Şimdilerde kısmen de olsa bunu başarmış sayılırlar. Evet, bu kadar alınıp satılan, kiralık kanlı kâtil veya aldatılmış beyinsiz bulunduktan sonra, her yerde terör adıyla bir fitne ateşi tutuşturabilir, değişik yörelerde suikastlar planlayabilir, dinî duygu ve dinî düşünceyi kullanarak bazı kıt akılları provoke edebilir; böylece hem bütün bir toplumu hatta insanlığı evham ve hezeyana çekmiş olur hem de yakıp yıktıklarına, asıp kestiklerine ve üzerine çullanıp ezdiklerine karşı tutarsız da olsa bir bahane bulmuş sayılırlar.

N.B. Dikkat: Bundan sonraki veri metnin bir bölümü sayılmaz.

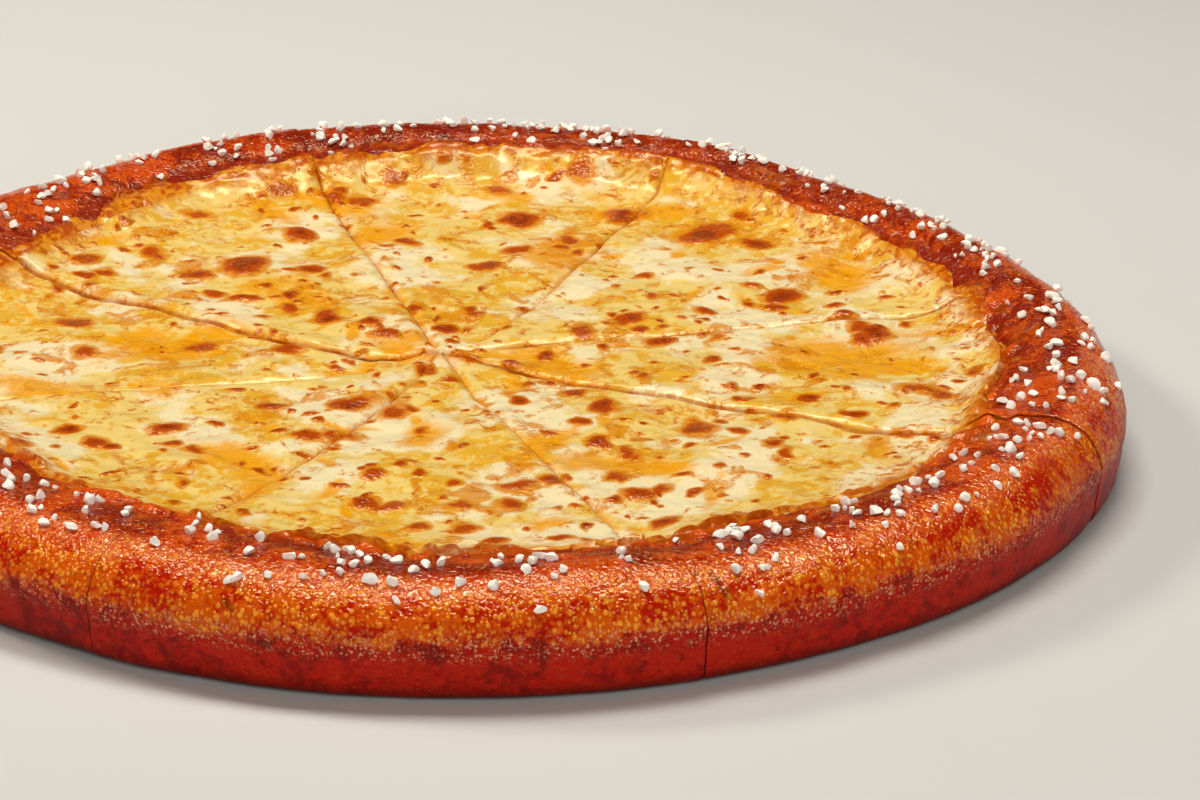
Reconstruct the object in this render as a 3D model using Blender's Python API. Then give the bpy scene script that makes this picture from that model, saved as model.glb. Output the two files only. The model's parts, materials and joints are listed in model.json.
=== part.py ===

Dünya çapında bütün bu işleri planlayanlar ister birer paranoyak, ister birer psikopat olsun çok fark etmez. Ortada bir gerçek var ki o da; dünyanın bazı bölgelerinde bir kısım kaba kuvvet temsilcilerinin, dünyaya hükmetme ve kendi ideolojilerini hâkim kılma hırsıyla; bazı yerlerde de küfre kilitlenmiş bir kısım muannitlerin, küfürlerini, temerrütlerini, din-iman ve Kur’ân düşmanlıklarını sürdürebilmeleri için, yığınların vehimlendirilmesine, toplumsal paranoyaların yaşanmasına, kitlelerin hezeyana çekilmesine ihtiyaçları var. Bana öyle geliyor ki, bütün toplum gerçekten cinnet yaşasa dahi, kaba kuvvetin temsilcileri, yalan söylemekten, halkı aldatmaktan, dimağlara vehim pompalamaktan ve herkesi kendilerine benzetmekten vazgeçmeyeceklerdir.